In Ljubljana, Korytko became a close collaborator of the Slovene national Romantic circle. He became a personal friend of the Slovene poet France Prešeren, and helped him translate several poems by Adam Mickiewicz into German. He also translated some of Prešeren's poems into German. He studied Slovene folk songs from Carniola, which he published in five volumes, and Carniolan folk customs. He prompted the painter Franz Kurz zum Turn und Goldenstein to paint 70 portraits of people in various folk costumes.

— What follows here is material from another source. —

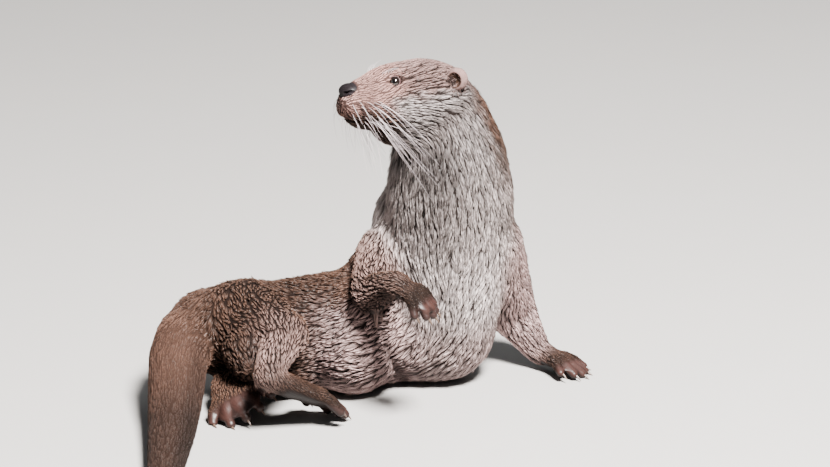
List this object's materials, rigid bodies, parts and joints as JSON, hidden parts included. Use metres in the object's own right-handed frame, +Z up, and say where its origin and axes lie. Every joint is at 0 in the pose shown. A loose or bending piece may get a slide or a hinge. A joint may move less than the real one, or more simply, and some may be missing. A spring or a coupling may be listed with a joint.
{
  "type": "river otter",
  "caption": "Still, life-size Eurasian river otter lying on its hip with its chest raised on one foreleg, the other forepaw lifted and its head turned.",
  "frame": {"origin": "on the floor, under the middle of the animal's bounding box", "axes": "+Z up, -Y the way the chest faces and the tail runs, -X the way the nose points"},
  "size_m": [0.4468, 0.4834, 0.3521],
  "materials": {
    "brown_fur": "wet clumped dark brown coat with paler tips",
    "silver_fur": "wet clumped silver-cream throat and chest coat",
    "paw_skin": "bare damp toes, webs and pads with short fur above",
    "nose_skin": "pebbled damp nose pad",
    "eye": "glossy wet eye"
  },
  "bodies": {
    "root": {"head": "brown_fur", "eye_left": "eye", "eye_right": "eye", "ear_left": "brown_fur", "ear_right": "brown_fur", "nose": "nose_skin", "neck": "silver_fur", "chest": "silver_fur", "belly": "brown_fur", "hips": "brown_fur", "tail_base": "brown_fur", "tail_middle": "brown_fur", "tail_tip": "brown_fur", "upper_arm_right": "brown_fur", "forearm_right": "brown_fur", "forepaw_right": "paw_skin", "upper_arm_left": "brown_fur", "forearm_left": "brown_fur", "forepaw_left": "paw_skin", "thigh_right": "brown_fur", "shank_right": "brown_fur", "hindfoot_right": "paw_skin", "thigh_left": "brown_fur", "shank_left": "brown_fur", "hindfoot_left": "paw_skin"}
  },
  "joints": []
}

Korytko died at the age of 25 in Ljubljana due to typhus, and was buried at Navje (then St. Christopher's Cemetery) in the Bežigrad District. His funeral was one of the first public manifestations of Slovene patriotism. Among the young Slovene patriots chosen to carry Korytko's coffin was Karel Dežman.

==Commemoration==
In November 2013, the celebration of 200th anniversary of Korytko's birth was held in Ljubljana, organised by the Polish Embassy and the University of Ljubljana. An exhibition has been held in the National and University Library of Slovenia since 7 November, and a commemorative postage stamp was issued. In 2019 an exhibition devoted to Korytko was held in the Slovenian Parliament, and a special Slovenian–Polish volume was published. In 2023, the Post of Slovenia issued a stamp commemorating the 210th anniversary of Korytko's birth.